Light is the inexhaustible fountain of reason which pours down from above, enabling us to put in proper order each existing belief. The pond lily being different from the cactus, each plant requires the proper combination of soil, water and light, just as each man and nation requires a unique combination of reason, tradition and ideology for optimum growth.

No such formula for life is presented at our public institutions of higher learning. Each life-giving doctrine of Christian civilization is contradicted and refuted. Socialism makes war on private property. Materialism wars on the life of the spirit. The sexual revolution wars on marriage and the family. In the end, the graduate leaves school with a confused muddle of conflicting ideals and theories.

But the test of all theory is practice. America has succeeded magnificently in the realm of matter and material goods but has failed miserably in the realm of the human heart.

We are plagued with rampant crime, high rates of divorce, an unnatural war between the sexes and the world’s highest rate of incarceration.

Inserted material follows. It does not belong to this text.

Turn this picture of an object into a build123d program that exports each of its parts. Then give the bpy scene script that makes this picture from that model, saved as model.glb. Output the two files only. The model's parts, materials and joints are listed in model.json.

Beauty and right order have died back under a withering blight of disorder, a calamity that is spiritual in nature and not economic or political.

The desire of all young people — the full development of their powers, a pleasant home and a loving spouse, fruition, the next generation — even these may be frustrated by the flawed ideas of our failed society.

If we are to achieve a common core, it will not be achieved through the proposed Common Core State Standards Initiative, or through any form of education that views man as the mere product of economic or evolutionary forces. The common core of mankind is the human soul, which is more in need of a gentle touch than any tender plant. To not discuss man as a spiritual being is to leave man prey to envy, lust, greed and the other sins that blight human existence as surely as drought and storm waste any garden.

To make no effort to guide the human spirit is to leave a garden untilled, until the garden grows rank and filled with dodder, each plant warring against the other, and each generation giving way to plants that are more vigorous, but more vicious, until the garden is finally ruled by the strongest but most pernicious and poisonous weeds.

Fritz Spencer of Old Town is the former editor of the Christian Civic League RECORD.